Records with modeling code:
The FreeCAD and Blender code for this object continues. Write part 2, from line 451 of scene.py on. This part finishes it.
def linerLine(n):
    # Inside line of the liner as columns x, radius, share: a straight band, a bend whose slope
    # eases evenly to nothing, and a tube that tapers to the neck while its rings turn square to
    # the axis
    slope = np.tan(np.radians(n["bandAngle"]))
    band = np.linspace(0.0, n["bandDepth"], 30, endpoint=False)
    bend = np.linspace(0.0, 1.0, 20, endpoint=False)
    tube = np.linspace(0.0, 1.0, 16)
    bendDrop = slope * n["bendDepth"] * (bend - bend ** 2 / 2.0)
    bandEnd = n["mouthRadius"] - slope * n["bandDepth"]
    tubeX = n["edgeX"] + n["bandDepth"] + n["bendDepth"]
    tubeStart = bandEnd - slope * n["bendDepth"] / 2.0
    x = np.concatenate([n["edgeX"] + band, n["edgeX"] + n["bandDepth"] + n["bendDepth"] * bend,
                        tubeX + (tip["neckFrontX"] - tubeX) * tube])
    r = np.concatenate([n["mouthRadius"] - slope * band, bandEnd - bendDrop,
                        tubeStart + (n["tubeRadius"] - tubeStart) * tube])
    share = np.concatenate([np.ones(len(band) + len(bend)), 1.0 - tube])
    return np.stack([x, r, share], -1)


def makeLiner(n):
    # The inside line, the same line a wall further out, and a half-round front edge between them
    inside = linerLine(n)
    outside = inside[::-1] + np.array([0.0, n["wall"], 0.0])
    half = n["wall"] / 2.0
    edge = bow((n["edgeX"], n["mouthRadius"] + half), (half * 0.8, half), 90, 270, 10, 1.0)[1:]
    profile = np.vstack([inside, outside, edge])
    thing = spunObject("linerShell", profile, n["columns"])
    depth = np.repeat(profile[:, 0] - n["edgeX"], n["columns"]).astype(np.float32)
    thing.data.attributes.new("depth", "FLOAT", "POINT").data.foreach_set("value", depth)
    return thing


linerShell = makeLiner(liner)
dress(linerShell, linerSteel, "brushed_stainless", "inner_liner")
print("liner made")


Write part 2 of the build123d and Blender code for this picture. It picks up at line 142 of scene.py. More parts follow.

WHAT IS BEING ASKED ▸ Extract all of the data above without altering anything.

THE ANSWER ▸
The FreeCAD and Blender code for this object continues. Write part 2, from line 451 of scene.py on. This part finishes it.
def linerLine(n):
    # Inside line of the liner as columns x, radius, share: a straight band, a bend whose slope
    # eases evenly to nothing, and a tube that tapers to the neck while its rings turn square to
    # the axis
    slope = np.tan(np.radians(n["bandAngle"]))
    band = np.linspace(0.0, n["bandDepth"], 30, endpoint=False)
    bend = np.linspace(0.0, 1.0, 20, endpoint=False)
    tube = np.linspace(0.0, 1.0, 16)
    bendDrop = slope * n["bendDepth"] * (bend - bend ** 2 / 2.0)
    bandEnd = n["mouthRadius"] - slope * n["bandDepth"]
    tubeX = n["edgeX"] + n["bandDepth"] + n["bendDepth"]
    tubeStart = bandEnd - slope * n["bendDepth"] / 2.0
    x = np.concatenate([n["edgeX"] + band, n["edgeX"] + n["bandDepth"] + n["bendDepth"] * bend,
                        tubeX + (tip["neckFrontX"] - tubeX) * tube])
    r = np.concatenate([n["mouthRadius"] - slope * band, bandEnd - bendDrop,
                        tubeStart + (n["tubeRadius"] - tubeStart) * tube])
    share = np.concatenate([np.ones(len(band) + len(bend)), 1.0 - tube])
    return np.stack([x, r, share], -1)


def makeLiner(n):
    # The inside line, the same line a wall further out, and a half-round front edge between them
    inside = linerLine(n)
    outside = inside[::-1] + np.array([0.0, n["wall"], 0.0])
    half = n["wall"] / 2.0
    edge = bow((n["edgeX"], n["mouthRadius"] + half), (half * 0.8, half), 90, 270, 10, 1.0)[1:]
    profile = np.vstack([inside, outside, edge])
    thing = spunObject("linerShell", profile, n["columns"])
    depth = np.repeat(profile[:, 0] - n["edgeX"], n["columns"]).astype(np.float32)
    thing.data.attributes.new("depth", "FLOAT", "POINT").data.foreach_set("value", depth)
    return thing


linerShell = makeLiner(liner)
dress(linerShell, linerSteel, "brushed_stainless", "inner_liner")
print("liner made")


Write part 2 of the build123d and Blender code for this picture. It picks up at line 142 of scene.py. More parts follow.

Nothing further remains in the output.